Ideas comes from anywhere. And everywhere. And nowhere. The fun part is getting them down on paper (or these days, screen) and seeing how it all shakes out.
Sometimes, things take a left turn when you as the writer had everyone going right in your concept. That's when things get really fun...:)
Posted by: William | August 15, 2012 at 08:47 AM
Speaking of the screen, the Wanda Nell books would make GREAT movies or a TV mini-series. What wonderful characters, and of course the same goes for Simon K-J's books. Love them. Wouldn't they make fun BBC productions for Mystery!?
Story ideas start for me with a place and a special situation at that place. I think. It's a murky, nebulous swirly area. But I think those are the more solid pieces that the rest are built on.
Posted by: Mary | August 15, 2012 at 05:35 PM
Maybe Wanda Nell can move to Bon Temps. She'd fit right in, and Simon can come visit Bill. I always enjoy your world, no matter where they come from.

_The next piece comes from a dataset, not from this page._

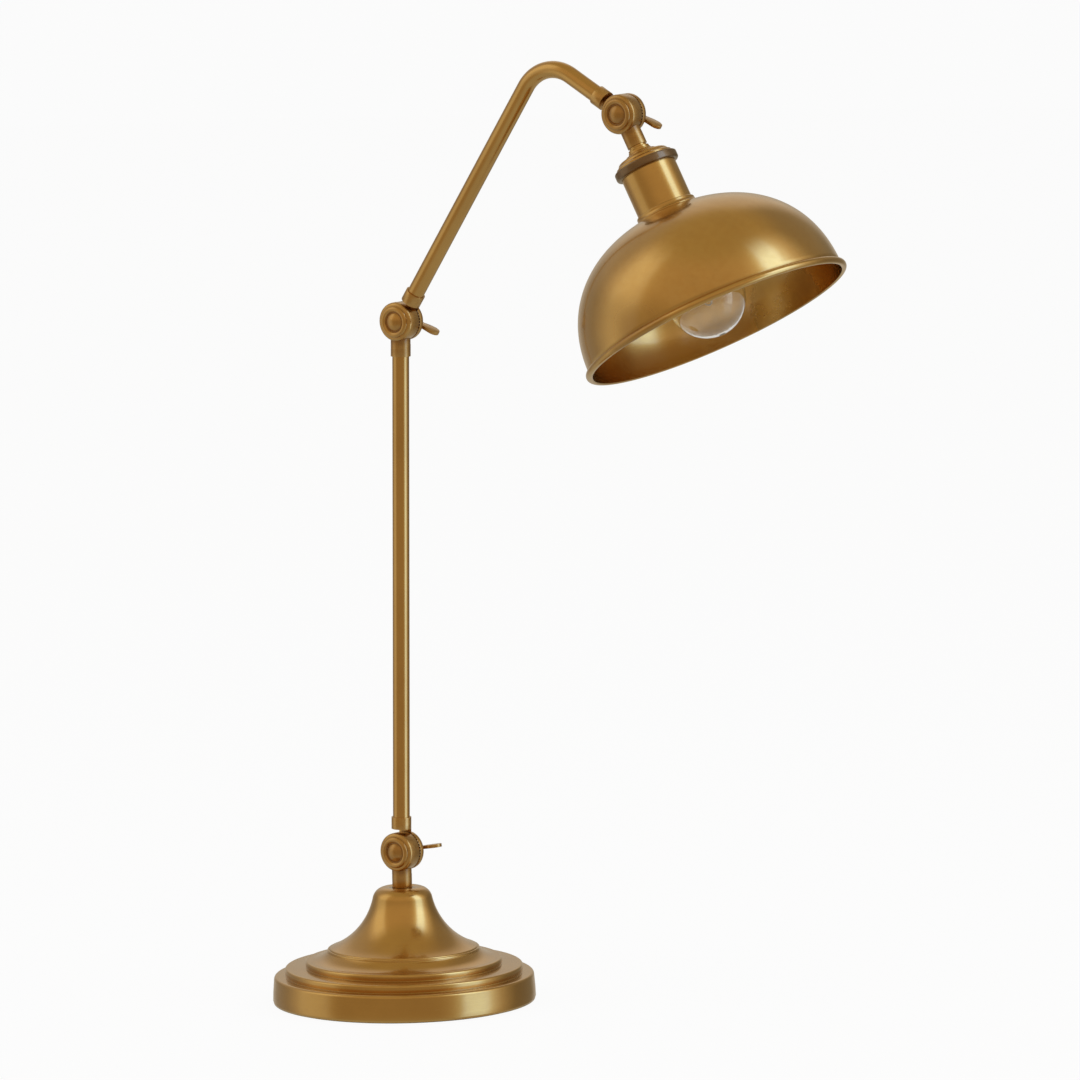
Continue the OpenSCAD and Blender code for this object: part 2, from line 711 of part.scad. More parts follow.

Posted by: Charlaine Harris | August 17, 2012 at 12:56 PM
For me it's the voice of a character, and she tells me something of her circumstances in her unique voice. I reject some of them, after which they stay silent. The best of them come back at me, with more about their situation in more of their engaging voice. Eventually, I give in. The mystery rarely enters the picture at first.